ENTRIES SHOWN:
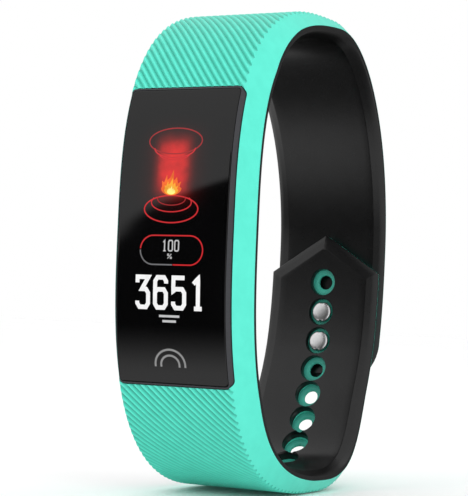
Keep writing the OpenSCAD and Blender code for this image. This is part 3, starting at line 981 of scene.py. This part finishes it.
def glow_lens(nodes, links, shader):
    """Black glass with the display's soft red glow behind it, strongest in the column over the flame."""
    put(shader, Emission_Strength=1.0)
    coords = nodes.new("ShaderNodeTexCoord")
    split = nodes.new("ShaderNodeSeparateXYZ")
    links.new(coords.outputs["Object"], split.inputs["Vector"])
    calc = partial(math_node, nodes, links)

    def falloff(axis_out, centre, width, power):
        t = calc("DIVIDE", calc("SUBTRACT", axis_out, centre * MM), width * MM)
        return calc("EXPONENT", calc("MULTIPLY", calc("POWER", calc("ABSOLUTE", t), power), -1.0))

    x, z = split.outputs["X"], split.outputs["Z"]
    column = calc("MULTIPLY", falloff(x, ART_X, 2.35, 4.0), falloff(z, 7.9, 3.7, 5.0))
    halo = calc("MULTIPLY", falloff(x, ART_X, 3.3, 2.5), falloff(z, 7.9, 4.6, 4.0))
    wisps = scaled(nodes, links, noise(nodes, links, 650, 3.0), 0.55, 1.25)
    glow = calc("MULTIPLY", calc("ADD", calc("MULTIPLY", column, 0.75), calc("MULTIPLY", halo, 0.12)), wisps)
    links.new(
        ramp(nodes, links, glow, [(0.0, (0, 0, 0)), (0.3, (0.16, 0.005, 0.004)), (1.0, (0.88, 0.022, 0.02))]),
        shader.inputs["Emission Color"],
    )
    smear = noise(nodes, links, 120, 3.0)
    links.new(scaled(nodes, links, smear, 0.02, 0.045), shader.inputs["Roughness"])
    links.new(
        ramp(nodes, links, smear, [(0.3, (0.0009, 0.0009, 0.001)), (0.8, (0.0016, 0.0016, 0.0018))]),
        shader.inputs["Base Color"],
    )


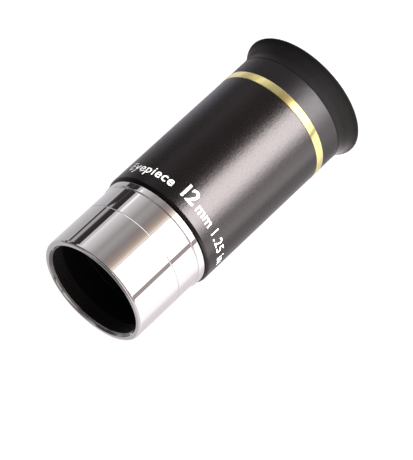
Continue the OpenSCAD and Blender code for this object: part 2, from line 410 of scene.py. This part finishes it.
def nosepiece():
    """The chromed nosepiece with its soft lip, the filter thread in it, and its own thread."""
    pitch = 0.6 * MM
    points_a_turn = 14
    depth = 0.325 * MM
    crest_r = cell_r + depth
    thread_end = mouth_y + 4.65 * MM
    flange_r = 12.8 * MM
    flange_w = 0.6 * MM
    spigot_r = 14.9 * MM
    spigot_start = nose_joint_y + 0.5 * MM
    bevel_r = 14.52 * MM
    plain_bevel = 0.2 * MM
    plated_start = mouth_y + 0.05 * MM
    plated_end = mouth_y + 1.0 * MM
    lip_softness = 0.8 * MM
    edge_w = 0.3 * MM
    edge_depth = 0.09 * MM

    def radius_at(r, y, angle):
        """Cuts the filter thread, which starts in the mouth's 45 degree bevel, and the spigot's."""
        turn = angle / (2 * math.pi)
        if on(r, crest_r) and y < thread_end:
            cut = r + depth * thread_wave(y / pitch - turn) * fade(y, mouth_y - pitch, thread_end, pitch)
            return max(cut, bevel_r + mouth_y - y)
        if on(r, spigot_r) and y > nose_joint_y:
            return r - depth * thread_wave(y / pitch - turn) * fade(y, spigot_start, nose_end_y, pitch)
        return r

    step = pitch / points_a_turn
    spigot = [(spigot_r, y, 0) for y in stretch(nose_joint_y + 0.1 * MM, nose_end_y - 0.2 * MM, step)]
    plated_places = stretch(plated_end, mouth_y + 1.1 * plain_bevel, step / 2)
    thread_places = stretch(thread_end, plated_end, step) + plated_places[1:]
    thread = [(crest_r, y, 0) for y in thread_places]
    corners = [
        (bevel_r, mouth_y, 0.08 * MM),
        (barrel_r, mouth_y, lip_softness),
        (barrel_r, nose_joint_y - edge_w, 0.04 * MM),
        (barrel_r - edge_depth, nose_joint_y, 0.03 * MM),
        (spigot_r, nose_joint_y, 0),
        *spigot,
        (spigot_r - 0.2 * MM, nose_end_y, 0),
        (cell_r, nose_end_y, 0.1 * MM),
        (cell_r, cell_y, 0),
        (flange_r, cell_y, 0),
        (flange_r, cell_y - flange_w, 0.1 * MM),
        (crest_r, cell_y - flange_w, 0.05 * MM),
        *thread,
        (bevel_r - plain_bevel, mouth_y + plain_bevel, 0),
    ]

    def finish_at(r, y):
        """Chrome outside, thinner plating on the thread's first turns, and the blackened bore."""
        if r > spigot_r - depth or y < plated_start:
            return 0
        return 1 if y < plated_end else 2

    finishes = [CHROME, THREAD_PLATING, BLACKENED]
    piece = turned("nosepiece_tube", softened(corners), finishes, radius_at=radius_at, finish_at=finish_at)
    level_shading(piece)
    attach(piece, "nosepiece")
    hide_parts("nose_tube")
    return piece


def base():
    """The back of the barrel: a soft hairline edge at the joint, and the collar with its shoulder."""
    bore_r = baffle_r + 0.02 * MM
    spigot_r = 14.6 * MM
    spigot_bore_r = 14.95 * MM
    bore_step_y = nose_end_y + 0.1 * MM
    stop_y = 0.0  # the collar's front face is at the frame's origin
    shoulder = 0.36 * MM
    blackened_r = spigot_bore_r + 0.1 * MM
    corners = [
        (spigot_bore_r, nose_joint_y, 0.1 * MM),
        (barrel_r, nose_joint_y, 0.02 * MM),
        (barrel_r, stop_y, 0),
        (collar_r, stop_y, shoulder),
        (collar_r, housing_y, 0.16 * MM),
        (spigot_r, housing_y, 0),
        (spigot_r, base_end_y, 0.2 * MM),
        (bore_r, base_end_y, 0.15 * MM),
        (bore_r, bore_step_y, 0.1 * MM),
        (spigot_bore_r, bore_step_y, 0),
    ]

    def finish_at(r, y):
        """Chrome outside, and the blackened bore."""
        return 1 if r < blackened_r else 0

    piece = turned("barrel_collar", softened(corners), [CHROME, BLACKENED], finish_at=finish_at)
    level_shading(piece)
    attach(piece, "eyepiece")
    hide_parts("barrel_base")
    return piece


def housing_tube():
    """The long housing, with its rounded bevel over the collar and a broken edge at the band."""
    front_bore_r = 14.65 * MM
    rear_bore_r = sleeve_r + 0.05 * MM
    shoulder_y = side("lens_sleeve", "front")
    gap_r = collar_r - 0.35 * MM
    bevel_y = housing_y + 0.3 * MM
    bevel = 0.55 * MM
    corners = [
        (front_bore_r, housing_y, 0),
        (gap_r, housing_y, 0),
        (gap_r, bevel_y, 0),
        (collar_r + 0.05 * MM, bevel_y, 0.12 * MM),
        (housing_r, bevel_y + bevel, 0.3 * MM),
        (housing_r, band_y, 0.12 * MM),
        (rear_bore_r, band_y, 0.1 * MM),
        (rear_bore_r, shoulder_y, 0),
        (front_bore_r, shoulder_y, 0),
    ]
    piece = turned("housing_tube", softened(corners), [ANODISED])
    level_shading(piece)
    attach(piece, "eyepiece")
    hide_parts("housing")


def band():
    """The gilt band, brushed along the axis in fine lines of slightly different depth."""
    inner_r = 15.65 * MM
    face_r = band_r - 0.01 * MM
    lines = 1080
    depth = 0.004 * MM
    draw = random.Random(7)
    depths = [draw.uniform(0.0, depth) for _ in range(lines)]

    def radius_at(r, y, angle):
        """Cuts each line of the outer face to its own depth."""
        line = round(angle / (2 * math.pi) * lines) % lines
        return r - depths[line] if r > face_r else r

    corners = [
        (inner_r, band_y, 0),
        (band_r, band_y, 0.12 * MM),
        (band_r, flange_y, 0.12 * MM),
        (inner_r, flange_y, 0),
    ]
    piece = turned("gilt_ring", softened(corners, steps=4), [GILT], steps=lines, radius_at=radius_at)
    level_shading(piece)
    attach(piece, "eyepiece")
    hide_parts("gilt_band")
    return piece


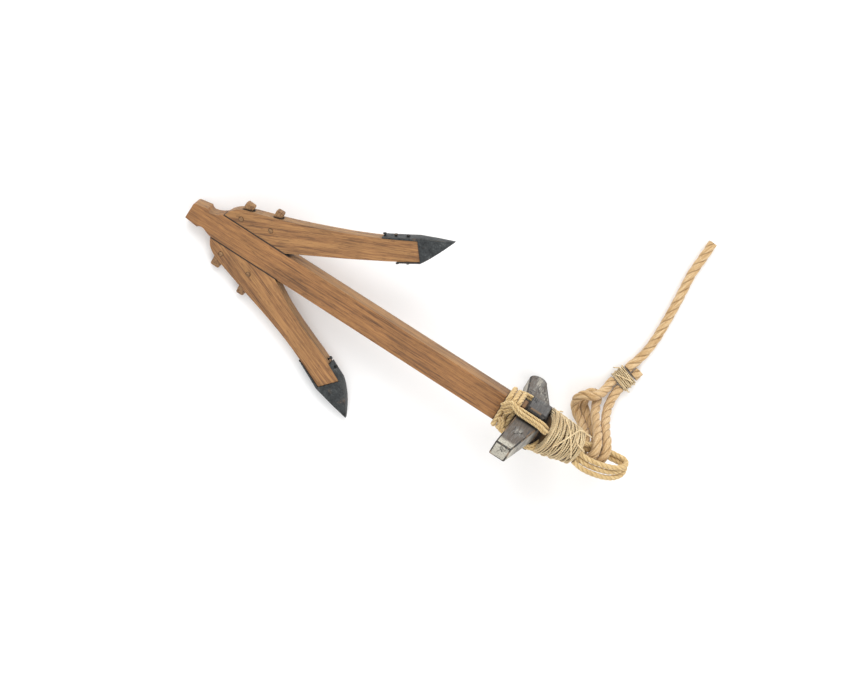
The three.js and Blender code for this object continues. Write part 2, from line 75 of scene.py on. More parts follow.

AIM:
Repeat exactly, please, each line from the beginning of the data through the line with "t), power), -1.0))" in it, and only those lines.

SOLUTION TO THIS TASK:
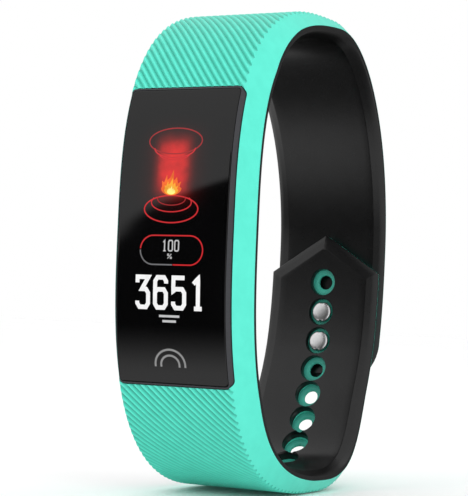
Keep writing the OpenSCAD and Blender code for this image. This is part 3, starting at line 981 of scene.py. This part finishes it.
def glow_lens(nodes, links, shader):
    """Black glass with the display's soft red glow behind it, strongest in the column over the flame."""
    put(shader, Emission_Strength=1.0)
    coords = nodes.new("ShaderNodeTexCoord")
    split = nodes.new("ShaderNodeSeparateXYZ")
    links.new(coords.outputs["Object"], split.inputs["Vector"])
    calc = partial(math_node, nodes, links)

    def falloff(axis_out, centre, width, power):
        t = calc("DIVIDE", calc("SUBTRACT", axis_out, centre * MM), width * MM)
        return calc("EXPONENT", calc("MULTIPLY", calc("POWER", calc("ABSOLUTE", t), power), -1.0))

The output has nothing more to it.